Between July 2014 and February 2015, a team of private emissaries discreetly and unofficially engaged Mr. Sison and NDF Panel members to assess their continuing claims of readiness to talk. Discussions to revive talks without preconditions beginning with an Interim Peace Agreement, an agenda along the lines of the ST, a nationwide truce, and a roadmap to political settlement within the current administration, were initially positive. But the NDF roadmap proposals evolved to incorporate the release of claimed NDF consultants as a prerequisite to substantive committee discussions and the truce declaration. In the end, the initiative could not progress further for the same reasons that had led to impasse – the NDF handed a list of demands mostly related to release of prisoners.


Following the emissary team initiative, the RNG offered proposals for trust-building to break the impasse. First, a secret informal meeting for the two (2) sides to see if they could come to a common understanding and agree on parameters for resumption and, second, the pursuit of goodwill gestures by both sides to benefit the people. Unfortunately, neither initiative prospered.

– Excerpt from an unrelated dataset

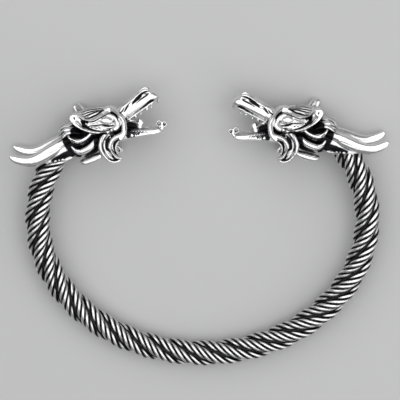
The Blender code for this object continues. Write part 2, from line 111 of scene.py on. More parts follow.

As the Administration of President Benigno Aquino comes to a close, the GPH-CNN negotiations are back to where they began in 2010 – at an impasse, and for the very same reasons as in the past. The NDF’s precondition of the release of prisoners before returning to the table made the attainment of a negotiated political settlement a remote possibility. This and other NDF demands prevented progress in alternative tracks that, it had been hoped, might produce even interim agreements. In turn, substantive negotiations that could address key conflict drivers, whether in the regular or alternative tracks, never took place.